**Do this**
Quote verbatim the span of lines that begins the listing below and closes with the line containing "return triangles".

**Dataset section**
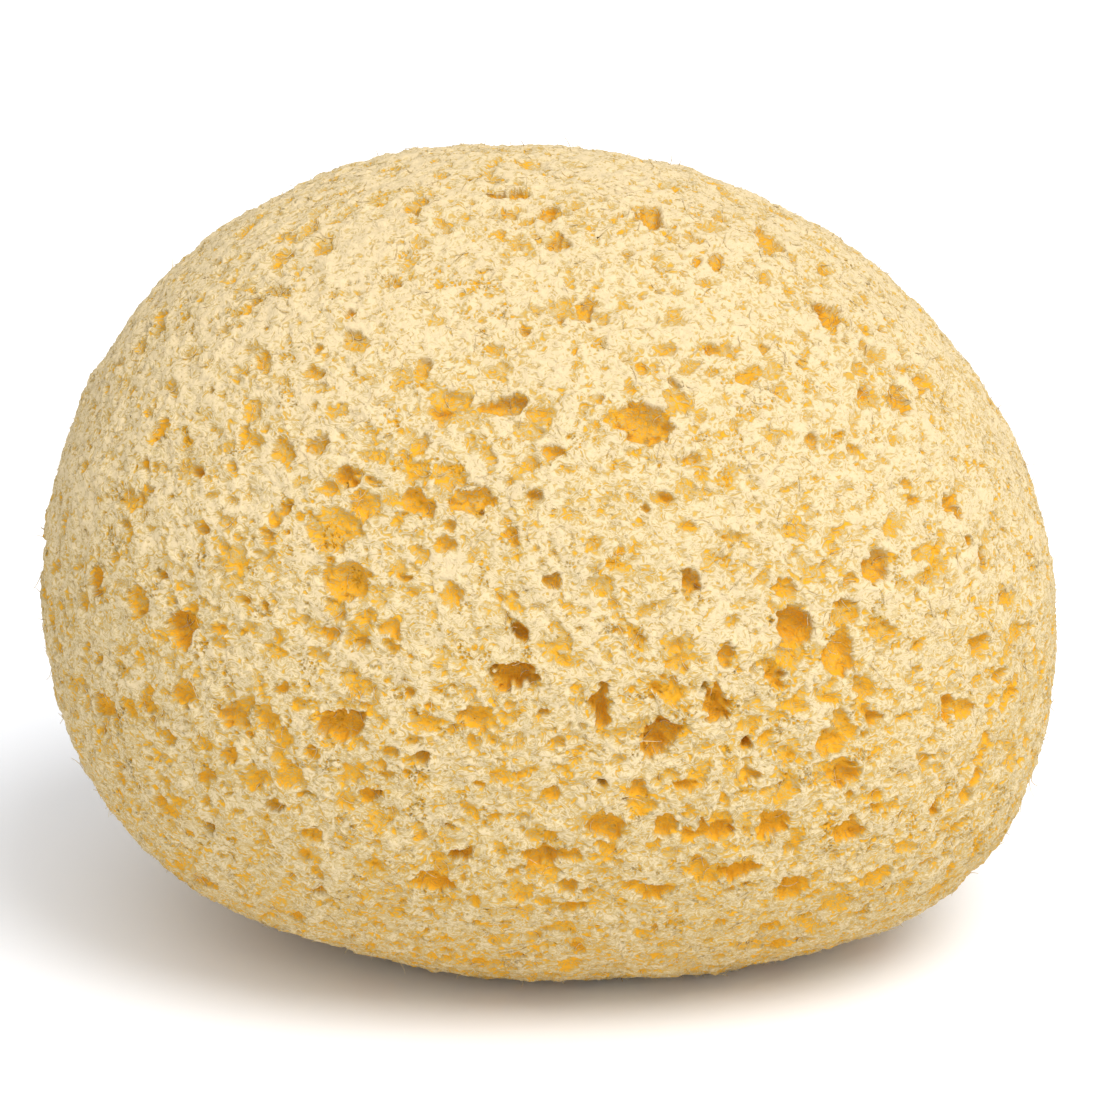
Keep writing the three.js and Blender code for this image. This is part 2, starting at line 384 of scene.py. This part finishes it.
def sphere_triangles(directions):
    """The Delaunay triangles of directions, facing out, made on two flat maps that overlap."""
    found = []
    for side in (1, -1):
        shown = np.flatnonzero(side * directions[:, 2] > -0.2)
        flat = directions[shown, :2] / (1 + side * directions[shown, 2:])
        made = delaunay_2d_cdt([Vector(point) for point in flat.tolist()], [], [], 0, 1e-9, False)
        if len(made[0]) != len(shown):
            raise RuntimeError("two cells of the sponge fell on one point")
        triangles = np.sort(shown[np.array(made[2])], axis=1)
        level = directions[triangles, 2].sum(axis=1)
        found.append(triangles[level >= 0 if side > 0 else level < 0])
    triangles = np.concatenate(found)
    a, b, c = (directions[triangles[:, k]] for k in range(3))
    inward = np.einsum("ij,ij->i", a, np.cross(b, c)) < 0
    triangles[inward] = triangles[inward][:, ::-1]
    return triangles


def opposite_edges(triangles, count):
    """The number of each directed edge's twin, where edges are numbered 3 x triangle + corner."""
    start = triangles.ravel()
    end = np.roll(triangles, -1, axis=1).ravel()
    forward = start * count + end
    order = np.argsort(forward)
    twin = order[np.searchsorted(forward[order], end * count + start)]
    if (start[twin] != end).any():
        raise RuntimeError("the cells of the sponge don't close round it")
    return twin


def neighbour_mean(values, triangles, rounds):
    """Values at the cells, each averaged with its neighbours, over and over."""
    start = np.concatenate([triangles[:, k] for k in range(3)])
    end = np.concatenate([triangles[:, (k + 1) % 3] for k in range(3)])
    number = np.bincount(start, minlength=len(values))
    for _ in range(rounds):
        values = 0.5 * values + 0.5 * np.bincount(start, values[end], minlength=len(values)) / number
    return values


def skin(directions, triangles, planes):
    """Points of the smooth skin at the cells, and its outward normals."""
    far = neighbour_mean(reach(directions, planes), triangles, rounds=24)
    points = MIDDLE + directions * far[:, None]
    points[:, 2] = np.maximum(points[:, 2], 0)
    a, b, c = (points[triangles[:, k]] for k in range(3))
    facing = np.cross(b - a, c - a)
    normals = np.zeros_like(points)
    for corner in range(3):
        np.add.at(normals, triangles[:, corner], facing)
    smooth = [neighbour_mean(column, triangles, rounds=6) for column in normals.T]
    return points, unit(np.stack(smooth, axis=1))


def sink_pores(points, pores):
    """How far the pores, with their ragged edges, sink each point, and how golden they leave it: partly
    unbleached fibre, partly painted shade.
    """
    warp = shift_noise(points, 2.2, 41) + shift_noise(points, 0.9, 46)
    tree = point_tree(points)
    depth = np.zeros(len(points))
    gold = np.zeros(len(points))
    for centre, across, along, half, narrow, sunk in pores:
        near = np.array([number for _, number, _ in tree.find_range(centre, 1.6 * half)], int)
        if not len(near):
            continue
        offset = points[near] + min(0.5 * narrow, MOST_RAGGED) * warp[near] - centre
        ring = np.sqrt((offset @ across / half) ** 2 + (offset @ along / narrow) ** 2)
        bowl = np.clip(1 - ring**2, 0, 1) ** WALL_POWER
        depth[near] = np.maximum(depth[near], DEPTH_SHARE * bowl * sunk)
        # Painted shade: the gold grows with the depth of a pore and with how narrow it is, as the shade in
        # the hollow.
        gold_and_shade = SHALLOW_GOLD + DEEP_GOLD * (1 - math.exp(-0.9 * sunk))
        gold_and_shade *= 0.7 + 0.3 * min(1, sunk / narrow)
        gold[near] = np.maximum(gold[near], gold_and_shade * np.clip(EDGE_SHARPNESS * bowl, 0, 1))
    return depth, gold


def pale_threads(places, depth):
    """How much of a pale thread lies at each place. Threads wander over the skin and end in the pores."""
    bent = places + 0.8 * shift_noise(places, 2.5, 60)
    threads = np.zeros(len(places))
    for lump, seed in THREADS:
        wander = soft_noise(bent, lump, seed)
        threads = np.maximum(threads, np.exp(-((wander * lump / THREAD_WIDTH) ** 2)))
    return threads * (0.5 + 0.5 * soft_noise(places, 4, 74)) / (1 + depth)


def cell_floors(points, triangles, rim, depth, relief, random):
    """How far the middle of each cell lies under the strands round it, and how much more golden it is
    painted as shade in its hollow.
    """
    count = len(points)
    spread = np.linalg.norm(rim[:, None] - points[triangles], axis=2)
    radius = np.bincount(triangles.ravel(), spread.ravel(), count)
    radius /= np.bincount(triangles.ravel(), minlength=count)
    dip = relief * np.clip(radius / CELL_RADIUS, 0.5, 2) * random.gamma(1.6, 0.5, count)
    dip = np.clip(dip, 0, MOST_DIP)
    # Here and there a cluster of cells is open, and the floors of pores are stippled with darker cells.
    cluster = np.clip((soft_noise(points, 3.2, 81) - 0.47) / 0.15, 0, 1) * (random.random(count) < 0.6)
    stipple = np.clip(depth / 2, 0, 1) * random.random(count) ** 2
    # The gold added to dipped, open and stippled cells is painted shade in their hollows.
    return dip + 0.32 * cluster + 0.15 * stipple, 1.1 * dip + 0.9 * cluster + 0.35 * stipple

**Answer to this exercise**
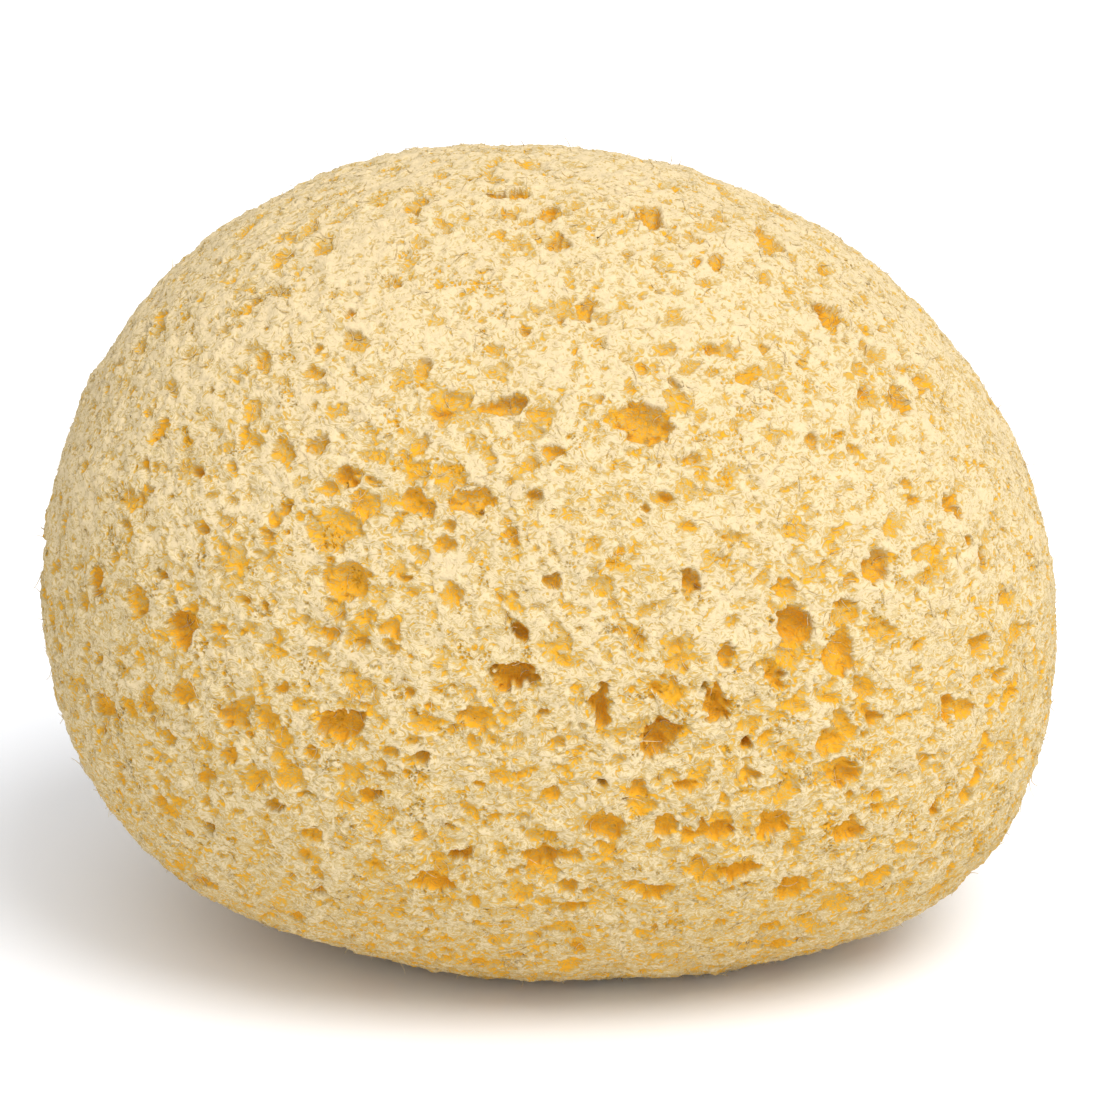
Keep writing the three.js and Blender code for this image. This is part 2, starting at line 384 of scene.py. This part finishes it.
def sphere_triangles(directions):
    """The Delaunay triangles of directions, facing out, made on two flat maps that overlap."""
    found = []
    for side in (1, -1):
        shown = np.flatnonzero(side * directions[:, 2] > -0.2)
        flat = directions[shown, :2] / (1 + side * directions[shown, 2:])
        made = delaunay_2d_cdt([Vector(point) for point in flat.tolist()], [], [], 0, 1e-9, False)
        if len(made[0]) != len(shown):
            raise RuntimeError("two cells of the sponge fell on one point")
        triangles = np.sort(shown[np.array(made[2])], axis=1)
        level = directions[triangles, 2].sum(axis=1)
        found.append(triangles[level >= 0 if side > 0 else level < 0])
    triangles = np.concatenate(found)
    a, b, c = (directions[triangles[:, k]] for k in range(3))
    inward = np.einsum("ij,ij->i", a, np.cross(b, c)) < 0
    triangles[inward] = triangles[inward][:, ::-1]
    return triangles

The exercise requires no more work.